Fábio Knoll, com imagens de cortiços da São Paulo atual, faz alusão ao universo descrito por Azevedo
Fábio Knoll, com imagens de cortiços da São Paulo atual, faz alusão ao universo descrito por Azevedo




Observador perspicaz do cotidiano do final do século 19, Aluísio Azevedo expôs sua visão contundente em romances memoráveis para a literatura brasileira



A rosa de Aluísio Azevedo é apontada por especialistas como uma das preciosidades da literatura brasileira. Sua terra natal é São Luís, no Maranhão, onde nasceu em 1857, da união do vice-cônsul português David Gonçalves de Azevedo e Emília Amália Pinto de Magalhães. Mas, antes mesmo de nascer, um acontecimento na vida de Azevedo é considerado como relevante para compreendermos sua obra.


Costume na época, sua mãe casou-se cedo, aos 17 anos. Porém, o comportamento agressivo do marido foi determinante para o fim desta primeira relação. O segundo casamento com o futuro pai do escritor não foi bem visto pela sociedade acanhada de São Luís, o que tornaria Azevedo alvo de preconceito. “De certa forma, o romance O Mulato (1881) apresenta um retrato ácido da sociedade maranhense, funcionando quase como uma vingança do escritor”, pontua o professor de Literatura do Sistema Anglo de Ensino, bacharel em História e Letras pela Universidade de Campinas, (Unicamp) Fernando Marcílio. Ainda segundo o professor, “o talento que Aluísio demonstra em suas descrições também possui fundamento biográfico, baseado em sua habilidade pictórica, pois ele chegou a exercer a função de caricaturista em alguns periódicos cariocas”. Tal habilidade pictórica foi sensibilizada na Imperial Academia de Belas Artes, hoje conhecida como Escola Nacional de Belas Artes do Rio de Janeiro, cidade onde, aos 19 anos, passou a viver com seu irmão mais velho, Arthur. Para se manter financeiramente, fazia caricaturas para os periódicos da época, O Figaro, O Mequetrefe, Zig Zag, entre outros.

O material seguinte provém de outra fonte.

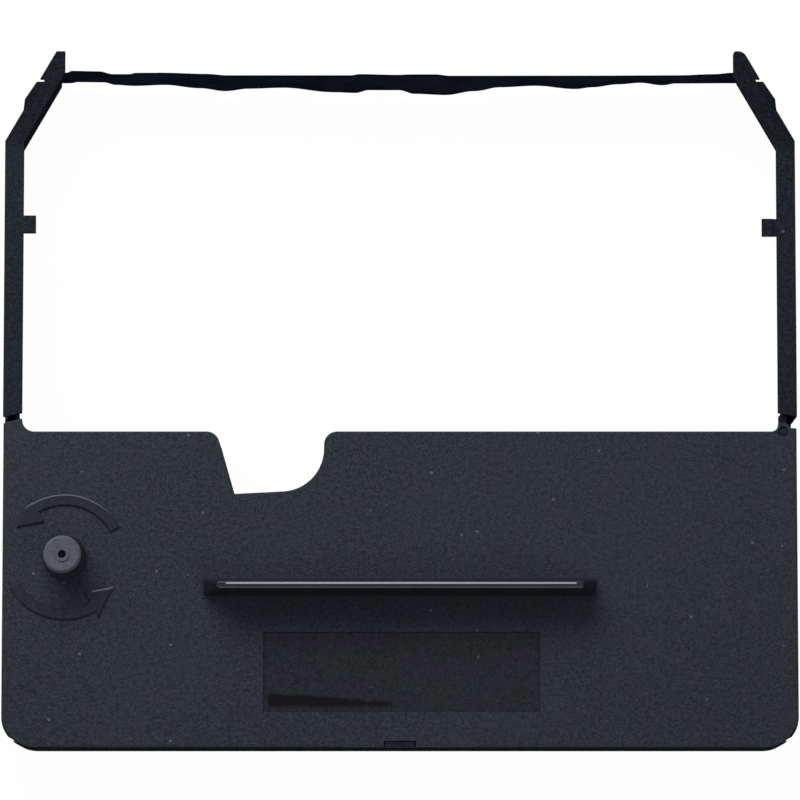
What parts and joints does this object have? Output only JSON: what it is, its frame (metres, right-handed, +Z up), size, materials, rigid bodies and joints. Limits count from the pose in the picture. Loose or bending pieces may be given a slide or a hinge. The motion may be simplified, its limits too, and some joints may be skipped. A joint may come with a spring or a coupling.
{
  "type": "printer ribbon cartridge",
  "caption": "Flat printer ribbon cartridge with two guide arms, a free ribbon span between their tips, a turning knob and a finger grip on the cover.",
  "frame": {"origin": "on the resting face, under the middle of the whole outline, arms included", "axes": "+X across the cartridge to the right seen from above with the arms pointing away, +Y from the front edge towards the arm tips, +Z up out of the cover"},
  "size_m": [0.1668, 0.1472, 0.0262],
  "materials": {
    "case_plastic": "moulded charcoal plastic, fine spark texture",
    "cover_plastic": "moulded charcoal plastic, coarse spark texture, polished grip and recess",
    "clip_plastic": "smooth black plastic",
    "knob_plastic": "grey plastic, handled",
    "roller_plastic": "natural acetal",
    "spring_steel": "bright strip",
    "tyre_rubber": "ground rubber, inky",
    "felt": "pressed felt, inky",
    "inked_ribbon": "woven nylon soaked with black ink"
  },
  "bodies": {
    "case": {"bottom_case": "case_plastic", "top_cover": "cover_plastic", "left_guide_clip": "clip_plastic", "right_guide_clip": "clip_plastic", "pinch_spring": "spring_steel", "brake_leaf": "spring_steel", "felt_pad": "felt", "ribbon_run": "inked_ribbon", "ribbon_folds": "inked_ribbon"},
    "drive": {"drive_knob": "knob_plastic", "drive_roller": "roller_plastic"},
    "pinch_arm": {"pinch_lever": "roller_plastic", "pinch_axle": "spring_steel"},
    "pinch_roller": {"pinch_hub": "roller_plastic", "pinch_tyre": "tyre_rubber"}
  },
  "joints": [
    {"name": "drive_spin", "type": "hinge", "parent": "case", "child": "drive", "pos_m": [-0.0702, -0.0337, 0.008], "axis": [0, 0, 1], "continuous": true},
    {"name": "pinch_swing", "type": "hinge", "parent": "case", "child": "pinch_arm", "pos_m": [-0.0771, -0.0466, 0.003], "axis": [0, 0, 1], "range_deg": [-3, 0], "stiffness_Nm_per_rad": 0.05, "springref_deg": 5.73},
    {"name": "pinch_spin", "type": "hinge", "parent": "pinch_arm", "child": "pinch_roller", "pos_m": [-0.06743, -0.04403, 0.008], "axis": [0, 0, 1], "continuous": true}
  ],
  "couplings": [
    {"joint": "pinch_spin", "follows": "drive_spin", "ratio": -1.5}
  ]
}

Esse talento para o traço evidencia a forte relação estabelecida pelo autor entre sua escrita e as artes plásticas. Em vida, chegou a afirmar, segundo registro encontrado no livro Aluísio Azevedo – Ficção Completa (Editora Nova Aguilar, 2005), organizado pela professora do Departamento de Teoria Literária do Instituto de Estudos da Linguagem da Universidade Estadual de Campinas (Unicamp) Orna Messer Levin: “Fiz-me romancista, não por pendor, mas por me haver convencido da impossibilidade de seguir a minha vocação, que é a pintura. Quando escrevo, pinto mentalmente. Primeiro desenho os meus romances e depois redijo-os”.



Primeiro romance e folhetins


A temporada carioca se encerra com o falecimento do pai e consequente retorno a São Luís, em 1878. Nesse período, põe em prática sua veia literária, com a publicação do primeiro romance – considerado açucarado –, que contrastaria com seus livros futuros: Uma Lágrima de Mulher (1880). Ganha a vida publicando textos em forma de folhetins nos jornais, que reservavam espaço garantido para esse tipo de produção. No livro Folhetim, uma História, de Marlyse Meyer (Cia. das Letras, 1997), uma citação demonstra a percepção de Azevedo sobre a oscilação de sua produção literária: “No Brasil [...] os leitores estão em 1820, em pleno romantismo francês, querem o enredo, a ação, o movimento; os críticos, porém, acompanham a evolução do romance moderno e exigem que o romancista siga as pegadas de Émile Zola e Daudet. A qual dos dois grupos se deve atender? Ao de leitores ou ao de críticos? Estes decretam, mas aqueles sustentam. Os romances não se escrevem para a crítica, escrevem-se para o público, para o grosso público, que é o que paga”.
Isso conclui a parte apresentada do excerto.